• _SET PROBLEM_
Reproduce each line of the listing exactly.

• _DATA BLOCK_
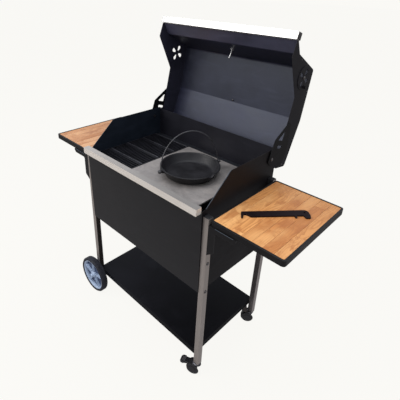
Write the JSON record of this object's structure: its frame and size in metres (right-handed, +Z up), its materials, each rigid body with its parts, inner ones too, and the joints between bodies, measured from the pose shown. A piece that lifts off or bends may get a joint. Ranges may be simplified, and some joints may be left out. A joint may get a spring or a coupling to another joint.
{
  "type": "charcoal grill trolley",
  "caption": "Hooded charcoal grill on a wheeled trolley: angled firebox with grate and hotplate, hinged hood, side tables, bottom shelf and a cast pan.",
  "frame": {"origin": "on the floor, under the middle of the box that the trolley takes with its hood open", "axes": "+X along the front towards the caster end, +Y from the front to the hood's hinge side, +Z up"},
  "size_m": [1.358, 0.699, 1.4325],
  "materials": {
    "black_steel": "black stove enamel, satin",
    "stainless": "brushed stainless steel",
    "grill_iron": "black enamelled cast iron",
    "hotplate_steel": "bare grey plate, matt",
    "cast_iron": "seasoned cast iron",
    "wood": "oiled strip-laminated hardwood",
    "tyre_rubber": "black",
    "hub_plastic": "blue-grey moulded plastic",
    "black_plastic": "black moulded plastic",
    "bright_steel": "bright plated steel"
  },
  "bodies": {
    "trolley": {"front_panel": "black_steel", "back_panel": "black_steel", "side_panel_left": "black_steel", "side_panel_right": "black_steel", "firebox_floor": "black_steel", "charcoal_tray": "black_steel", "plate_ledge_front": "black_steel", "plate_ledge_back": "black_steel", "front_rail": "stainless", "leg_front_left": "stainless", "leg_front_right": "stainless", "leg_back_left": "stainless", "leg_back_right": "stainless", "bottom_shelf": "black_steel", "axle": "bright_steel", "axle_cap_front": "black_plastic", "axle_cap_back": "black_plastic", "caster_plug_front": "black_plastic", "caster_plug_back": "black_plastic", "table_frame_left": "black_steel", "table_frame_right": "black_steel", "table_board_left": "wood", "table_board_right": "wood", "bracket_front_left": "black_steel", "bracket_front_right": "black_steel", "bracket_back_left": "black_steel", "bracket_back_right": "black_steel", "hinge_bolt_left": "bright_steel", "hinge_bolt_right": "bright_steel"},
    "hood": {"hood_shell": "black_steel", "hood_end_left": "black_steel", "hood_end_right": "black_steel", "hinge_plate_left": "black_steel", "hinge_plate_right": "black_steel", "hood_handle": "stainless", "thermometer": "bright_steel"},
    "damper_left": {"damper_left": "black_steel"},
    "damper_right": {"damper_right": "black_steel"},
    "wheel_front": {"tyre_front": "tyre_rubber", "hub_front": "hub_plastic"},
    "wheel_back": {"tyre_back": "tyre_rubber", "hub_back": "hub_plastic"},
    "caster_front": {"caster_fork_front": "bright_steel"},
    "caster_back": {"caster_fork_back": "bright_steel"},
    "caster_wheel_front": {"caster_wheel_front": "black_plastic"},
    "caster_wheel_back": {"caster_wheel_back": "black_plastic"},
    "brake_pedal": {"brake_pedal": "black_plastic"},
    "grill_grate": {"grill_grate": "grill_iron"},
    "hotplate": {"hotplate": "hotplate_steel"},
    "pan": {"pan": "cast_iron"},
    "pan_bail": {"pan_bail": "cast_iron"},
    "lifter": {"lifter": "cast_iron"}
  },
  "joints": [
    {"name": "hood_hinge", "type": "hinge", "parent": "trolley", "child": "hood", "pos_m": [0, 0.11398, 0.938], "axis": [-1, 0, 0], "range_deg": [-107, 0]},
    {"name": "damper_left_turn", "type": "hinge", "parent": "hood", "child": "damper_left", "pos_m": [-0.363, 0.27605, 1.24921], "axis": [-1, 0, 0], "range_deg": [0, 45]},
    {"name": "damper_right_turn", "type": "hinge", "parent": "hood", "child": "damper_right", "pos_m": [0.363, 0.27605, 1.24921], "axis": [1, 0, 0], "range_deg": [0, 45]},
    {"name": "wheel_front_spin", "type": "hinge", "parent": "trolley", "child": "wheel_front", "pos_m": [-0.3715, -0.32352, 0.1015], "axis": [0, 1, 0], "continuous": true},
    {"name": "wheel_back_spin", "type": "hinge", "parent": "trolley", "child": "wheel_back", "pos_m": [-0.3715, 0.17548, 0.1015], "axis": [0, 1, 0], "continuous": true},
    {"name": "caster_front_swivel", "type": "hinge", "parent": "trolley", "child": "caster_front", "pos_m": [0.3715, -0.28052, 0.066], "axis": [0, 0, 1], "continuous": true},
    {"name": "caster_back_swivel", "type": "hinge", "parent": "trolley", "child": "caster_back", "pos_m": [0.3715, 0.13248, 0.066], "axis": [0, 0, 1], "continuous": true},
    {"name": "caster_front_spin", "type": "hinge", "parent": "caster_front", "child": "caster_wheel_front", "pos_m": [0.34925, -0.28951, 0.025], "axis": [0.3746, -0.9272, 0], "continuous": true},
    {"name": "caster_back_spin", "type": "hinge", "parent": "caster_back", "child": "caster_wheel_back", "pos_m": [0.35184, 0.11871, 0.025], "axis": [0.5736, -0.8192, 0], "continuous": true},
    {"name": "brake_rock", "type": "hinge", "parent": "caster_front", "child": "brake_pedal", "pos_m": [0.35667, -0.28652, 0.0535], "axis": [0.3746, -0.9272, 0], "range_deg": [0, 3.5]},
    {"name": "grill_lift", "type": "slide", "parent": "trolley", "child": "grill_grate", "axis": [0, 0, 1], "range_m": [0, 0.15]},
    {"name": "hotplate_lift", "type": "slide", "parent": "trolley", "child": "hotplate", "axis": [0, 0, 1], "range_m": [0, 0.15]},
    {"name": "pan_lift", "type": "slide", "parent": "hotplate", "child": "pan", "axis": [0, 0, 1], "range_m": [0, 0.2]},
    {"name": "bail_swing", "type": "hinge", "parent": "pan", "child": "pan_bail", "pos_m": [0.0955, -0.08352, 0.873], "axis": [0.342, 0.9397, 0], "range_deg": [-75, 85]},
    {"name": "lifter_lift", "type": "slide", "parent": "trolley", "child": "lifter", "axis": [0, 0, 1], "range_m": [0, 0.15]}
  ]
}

• _THE ANSWER_
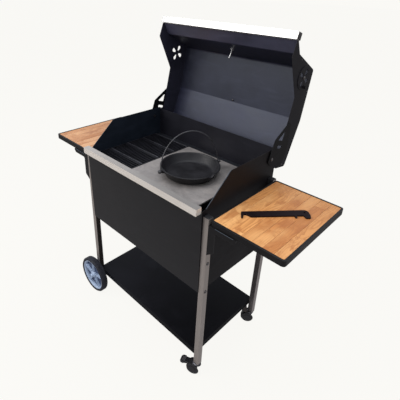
Write the JSON record of this object's structure: its frame and size in metres (right-handed, +Z up), its materials, each rigid body with its parts, inner ones too, and the joints between bodies, measured from the pose shown. A piece that lifts off or bends may get a joint. Ranges may be simplified, and some joints may be left out. A joint may get a spring or a coupling to another joint.
{
  "type": "charcoal grill trolley",
  "caption": "Hooded charcoal grill on a wheeled trolley: angled firebox with grate and hotplate, hinged hood, side tables, bottom shelf and a cast pan.",
  "frame": {"origin": "on the floor, under the middle of the box that the trolley takes with its hood open", "axes": "+X along the front towards the caster end, +Y from the front to the hood's hinge side, +Z up"},
  "size_m": [1.358, 0.699, 1.4325],
  "materials": {
    "black_steel": "black stove enamel, satin",
    "stainless": "brushed stainless steel",
    "grill_iron": "black enamelled cast iron",
    "hotplate_steel": "bare grey plate, matt",
    "cast_iron": "seasoned cast iron",
    "wood": "oiled strip-laminated hardwood",
    "tyre_rubber": "black",
    "hub_plastic": "blue-grey moulded plastic",
    "black_plastic": "black moulded plastic",
    "bright_steel": "bright plated steel"
  },
  "bodies": {
    "trolley": {"front_panel": "black_steel", "back_panel": "black_steel", "side_panel_left": "black_steel", "side_panel_right": "black_steel", "firebox_floor": "black_steel", "charcoal_tray": "black_steel", "plate_ledge_front": "black_steel", "plate_ledge_back": "black_steel", "front_rail": "stainless", "leg_front_left": "stainless", "leg_front_right": "stainless", "leg_back_left": "stainless", "leg_back_right": "stainless", "bottom_shelf": "black_steel", "axle": "bright_steel", "axle_cap_front": "black_plastic", "axle_cap_back": "black_plastic", "caster_plug_front": "black_plastic", "caster_plug_back": "black_plastic", "table_frame_left": "black_steel", "table_frame_right": "black_steel", "table_board_left": "wood", "table_board_right": "wood", "bracket_front_left": "black_steel", "bracket_front_right": "black_steel", "bracket_back_left": "black_steel", "bracket_back_right": "black_steel", "hinge_bolt_left": "bright_steel", "hinge_bolt_right": "bright_steel"},
    "hood": {"hood_shell": "black_steel", "hood_end_left": "black_steel", "hood_end_right": "black_steel", "hinge_plate_left": "black_steel", "hinge_plate_right": "black_steel", "hood_handle": "stainless", "thermometer": "bright_steel"},
    "damper_left": {"damper_left": "black_steel"},
    "damper_right": {"damper_right": "black_steel"},
    "wheel_front": {"tyre_front": "tyre_rubber", "hub_front": "hub_plastic"},
    "wheel_back": {"tyre_back": "tyre_rubber", "hub_back": "hub_plastic"},
    "caster_front": {"caster_fork_front": "bright_steel"},
    "caster_back": {"caster_fork_back": "bright_steel"},
    "caster_wheel_front": {"caster_wheel_front": "black_plastic"},
    "caster_wheel_back": {"caster_wheel_back": "black_plastic"},
    "brake_pedal": {"brake_pedal": "black_plastic"},
    "grill_grate": {"grill_grate": "grill_iron"},
    "hotplate": {"hotplate": "hotplate_steel"},
    "pan": {"pan": "cast_iron"},
    "pan_bail": {"pan_bail": "cast_iron"},
    "lifter": {"lifter": "cast_iron"}
  },
  "joints": [
    {"name": "hood_hinge", "type": "hinge", "parent": "trolley", "child": "hood", "pos_m": [0, 0.11398, 0.938], "axis": [-1, 0, 0], "range_deg": [-107, 0]},
    {"name": "damper_left_turn", "type": "hinge", "parent": "hood", "child": "damper_left", "pos_m": [-0.363, 0.27605, 1.24921], "axis": [-1, 0, 0], "range_deg": [0, 45]},
    {"name": "damper_right_turn", "type": "hinge", "parent": "hood", "child": "damper_right", "pos_m": [0.363, 0.27605, 1.24921], "axis": [1, 0, 0], "range_deg": [0, 45]},
    {"name": "wheel_front_spin", "type": "hinge", "parent": "trolley", "child": "wheel_front", "pos_m": [-0.3715, -0.32352, 0.1015], "axis": [0, 1, 0], "continuous": true},
    {"name": "wheel_back_spin", "type": "hinge", "parent": "trolley", "child": "wheel_back", "pos_m": [-0.3715, 0.17548, 0.1015], "axis": [0, 1, 0], "continuous": true},
    {"name": "caster_front_swivel", "type": "hinge", "parent": "trolley", "child": "caster_front", "pos_m": [0.3715, -0.28052, 0.066], "axis": [0, 0, 1], "continuous": true},
    {"name": "caster_back_swivel", "type": "hinge", "parent": "trolley", "child": "caster_back", "pos_m": [0.3715, 0.13248, 0.066], "axis": [0, 0, 1], "continuous": true},
    {"name": "caster_front_spin", "type": "hinge", "parent": "caster_front", "child": "caster_wheel_front", "pos_m": [0.34925, -0.28951, 0.025], "axis": [0.3746, -0.9272, 0], "continuous": true},
    {"name": "caster_back_spin", "type": "hinge", "parent": "caster_back", "child": "caster_wheel_back", "pos_m": [0.35184, 0.11871, 0.025], "axis": [0.5736, -0.8192, 0], "continuous": true},
    {"name": "brake_rock", "type": "hinge", "parent": "caster_front", "child": "brake_pedal", "pos_m": [0.35667, -0.28652, 0.0535], "axis": [0.3746, -0.9272, 0], "range_deg": [0, 3.5]},
    {"name": "grill_lift", "type": "slide", "parent": "trolley", "child": "grill_grate", "axis": [0, 0, 1], "range_m": [0, 0.15]},
    {"name": "hotplate_lift", "type": "slide", "parent": "trolley", "child": "hotplate", "axis": [0, 0, 1], "range_m": [0, 0.15]},
    {"name": "pan_lift", "type": "slide", "parent": "hotplate", "child": "pan", "axis": [0, 0, 1], "range_m": [0, 0.2]},
    {"name": "bail_swing", "type": "hinge", "parent": "pan", "child": "pan_bail", "pos_m": [0.0955, -0.08352, 0.873], "axis": [0.342, 0.9397, 0], "range_deg": [-75, 85]},
    {"name": "lifter_lift", "type": "slide", "parent": "trolley", "child": "lifter", "axis": [0, 0, 1], "range_m": [0, 0.15]}
  ]
}